Но та только рукой махнула и побежала искать транспорт для отправки тяжелораненых. Дело в такой обстановке совершенно безнадежное, только не для Татьяны, которая могла что и когда угодно достать хоть из-под земли. И действительно, она вскоре появилась с подводой, служившей для перевозки мусора на вокзале. Вместе с девчатами-телеграфистками помогла добраться до тяжелораненых Григорию Ефремову, Дмитрию Сидорчуку, нескольким военным.

Снова загремели залпы.

- Татьяна! - крикнул Воробьев.

Она подошла.

- Немедленно отправляйтесь домой. - И видя, как упрямо сдвинулись брови, добавил: - Это приказ. Вы сделали, что смогли. И даже больше. Идите!

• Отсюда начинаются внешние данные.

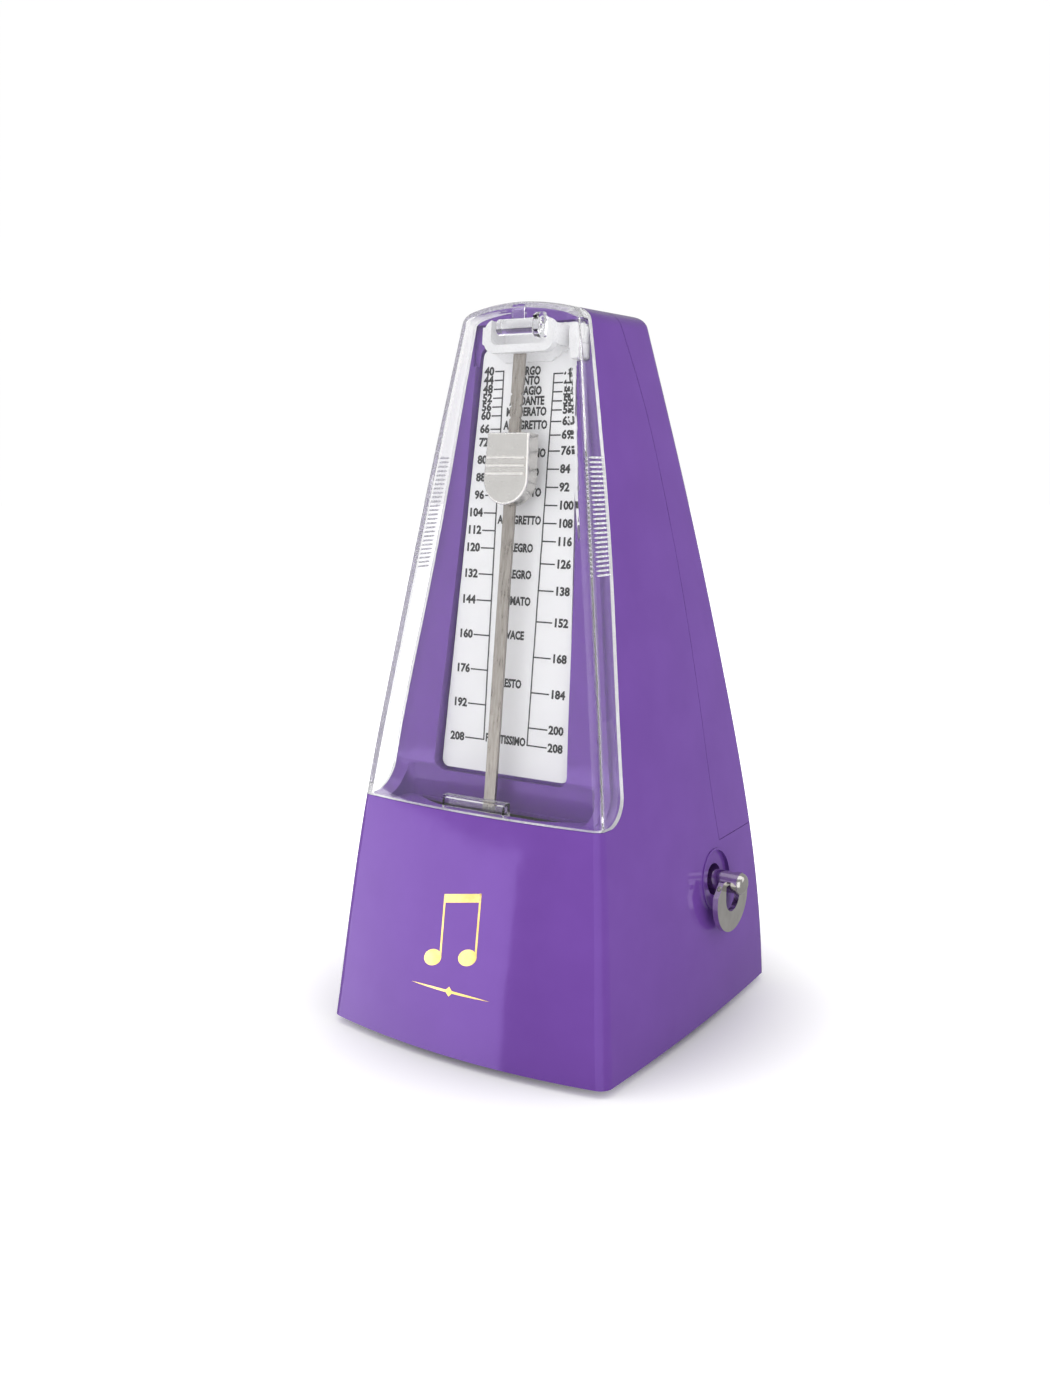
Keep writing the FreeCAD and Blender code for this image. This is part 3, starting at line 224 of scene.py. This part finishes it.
def dull(name, dark, light, roughness, scale=700, height=0.01 * MM):
    """Rubber, black moulding or print: dark, matt and slightly uneven."""
    made = new_material(name)
    tint(made, noise(made, scale, 4), dark, light)
    vary(made, "Roughness", noise(made, scale * 2, 2), roughness - 0.08, roughness + 0.08)
    bump(made, noise(made, scale * 2.5, 2), height)
    return made


UPRIGHT_GRAIN = (1, 1, 0.03)
MATERIALS = {
    "case_purple": purple_plastic(),
    "cover_clear": clear_plastic(),
    "dial_white": white_plastic("dial_white_plastic", (0.89, 0.89, 0.9), 0.42),
    "catch_white": white_plastic("catch_white_plastic", (0.84, 0.84, 0.85), 0.3),
    "base_black": dull("base_black_plastic", (0.012, 0.012, 0.013), (0.02, 0.02, 0.022), 0.5),
    "foot_rubber": dull("foot_black_rubber", (0.015, 0.015, 0.015),
                        (0.03, 0.029, 0.028), 0.8, 1200, 0.03 * MM),
    "screw_steel": cast_metal("screw_zinc_plated_steel", (0.44, 0.44, 0.43), (0.62, 0.62, 0.6), 0.32),
    "rod_steel": brushed_metal("rod_drawn_steel", (0.27, 0.245, 0.22),
                               (0.42, 0.39, 0.355), 0.33, UPRIGHT_GRAIN),
    "weight_nickel": cast_metal("weight_satin_nickel", (0.62, 0.605, 0.58),
                                (0.66, 0.645, 0.62), 0.22, 0.001 * MM),
    "bob_iron": cast_metal("bob_cast_iron", (0.13, 0.13, 0.13), (0.24, 0.235, 0.23), 0.5, 0.03 * MM),
    "key_nickel": cast_metal("key_bright_nickel", (0.62, 0.6, 0.57), (0.72, 0.7, 0.67), 0.14, 0.002 * MM),
    "arbor_steel": brushed_metal("arbor_turned_steel", (0.5, 0.5, 0.49),
                                 (0.66, 0.66, 0.65), 0.28, (0.03, 1, 1)),
    "spring_steel": brushed_metal("spring_blued_steel", (0.06, 0.075, 0.13),
                                  (0.12, 0.14, 0.22), 0.3, (1, 0.05, 1)),
    "brass": brushed_metal("movement_brass", (0.66, 0.45, 0.16), (0.8, 0.58, 0.25), 0.3, (0.05, 1, 1)),
    "frame_steel": brushed_metal("frame_zinc_plated_sheet", (0.5, 0.5, 0.47),
                                 (0.63, 0.63, 0.6), 0.36, (1, 0.05, 1)),
}
# On the grip ribs this is their moulded grain; on the cover's rim faces its whitish tone is a painted
# reflection of the bright edges.
FROSTED_GRAIN_AND_RIM_REFLECTION = frosted_plastic()
PRINT_BLACK = dull("dial_print_black", (0.008, 0.008, 0.009), (0.02, 0.02, 0.021), 0.5, 1500, 0.002 * MM)
GOLD_FOIL = cast_metal("gold_foil", (0.78, 0.52, 0.16), (0.95, 0.7, 0.3), 0.3, 0.003 * MM)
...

За вагонами замелькали серо-зеленые френчи. Фашистов стало еще больше. Забросав нас гранатами, пошли в атаку, непрерывно строча из автоматов. Наши ряды сильно поредели... Не давая нам возможности перегруппироваться, враг снова ринулся в нашу сторону. И вдруг пулемет Воробьева захлебнулся. Я испуганно обернулся и тут же облегченно перевел дух: Андрей Яковлевич был жив, косил врага из автомата – кончились пулеметные диски.

Потеряв счет времени, мы стреляли из последних сил. Хотелось передохнуть, полежать в спасительной темноте, вытянув занемевшие руки. Но солнце по-прежнему высоко стояло в небе. По земле шел самый длинный день года. Самый длинный в моей жизни. В жизни моих товарищей. И каждый из нас в этот день держал экзамен – на что он способен.

Не выдержав натиска численно превосходящих фашистов, оставшиеся в живых защитники вокзала во главе с Воробьевым отступили в его глубокие подвалы и оттуда оказывали сопротивление, несмотря на попытки немцев выбить их оттуда. Через неделю Воробьеву удалось покинуть подвалы и добраться до своего дома. Но там он был выдан провокатором и расстрелян. Место его гибели до сих пор неизвестно.

После гибели мужа и отца вдова Андрея Воробьева и его сын стали связными брестского подполья, а потом ушли в партизанский отряд, в котором летом 1944 года встретили освобождение Брестской области от гитлеровцев.